Blogger Sam Simian said...

Dear Grammar Guy,

Once again, I’ll let Mr. Carlin speak for me. I found a video on YouTube that deals with language. It’s entitled “Words” — no, NOT the seven words. It deals with stuff that’s close to what you discussed.

George Carlin - "Words" - 1976
http://www.youtube.com/watch?v=mVzT1Xtw2Us

Sincerely,
Sam

July 21, 2008 5:13 PM  
Anonymous Grammar Guy said...

Thanks so much for that YouTube video clip, Sam. It was hilarious and very à propos!

Greatly appreciated.
Richard

July 21, 2008 7:24 PM  
Blogger Susan WB said...

I think the reason you hear "Thank You" responded to with another "Thank You" on NPR is that in this case, both the interviewer and the person being interviewed feel that they have something to thank the other for. The NPR host thanks the guest for coming; the guest thanks the host for inviting him/her. (As in, "Thank you for sharing your expertise with us today." "Thank you for having me.") This is different from many other situations where the transaction is more straightforward: I bring you a cup of coffee and you say "Thank You" and I say "You're Welcome." You would never hear "thank you/thank you" in that situation.

But the one oddity I've noticed in listening to people on NPR is this one: "The thing is, is that...." to start sentences. Is it just me? Does no one else notice that there are 2 verbs? Listen for this! I bet you'll hear it to, because the thing is, is that you never really notice it until someone else points it out!

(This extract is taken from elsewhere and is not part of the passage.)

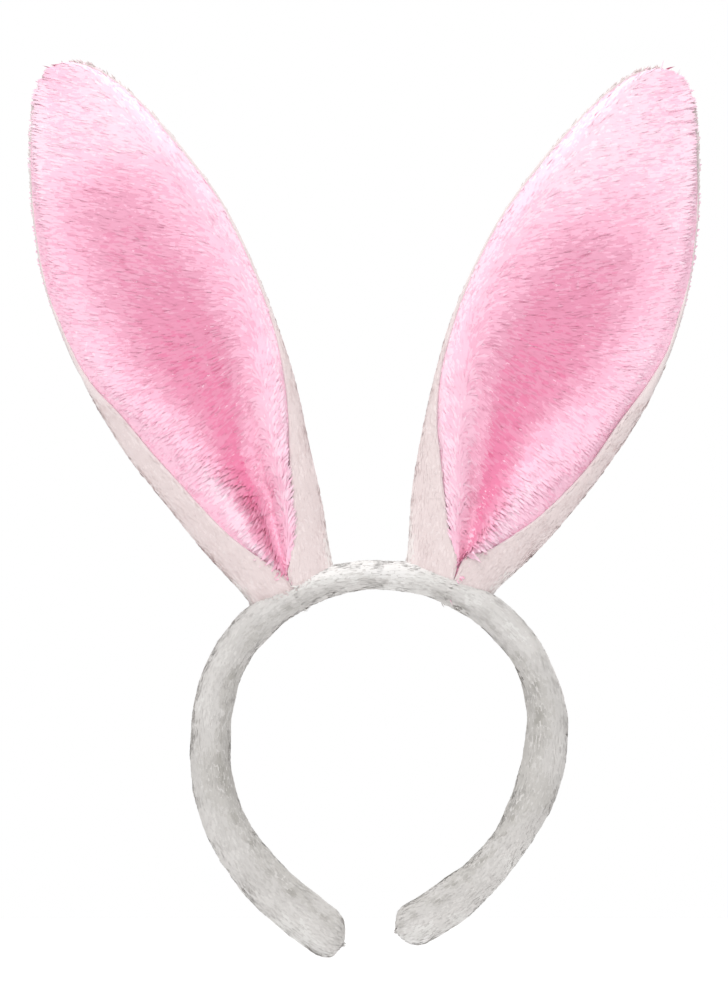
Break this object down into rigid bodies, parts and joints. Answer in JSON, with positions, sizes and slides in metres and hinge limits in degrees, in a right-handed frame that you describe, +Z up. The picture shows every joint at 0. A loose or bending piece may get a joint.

September 8, 2008 1:13 PM  
Anonymous Grammar Guy said...

That's a very good observation you've made about why both parties often say thank you on those National Public Radio (NPR) shows, Susan. I'm sure you're right about the reason. I just find it less jarring when the guest or field reporter actually does say something like "Thank you for having/inviting me" rather than simply repeating "Thank you."

As for that other observation you've brought to our attention, you can bet the ranch that I'll be listening for it! I have to admit that I've never noticed people saying that, but I'll let you know if I do now.

Thanks again for commenting, Susan. Much appreciated!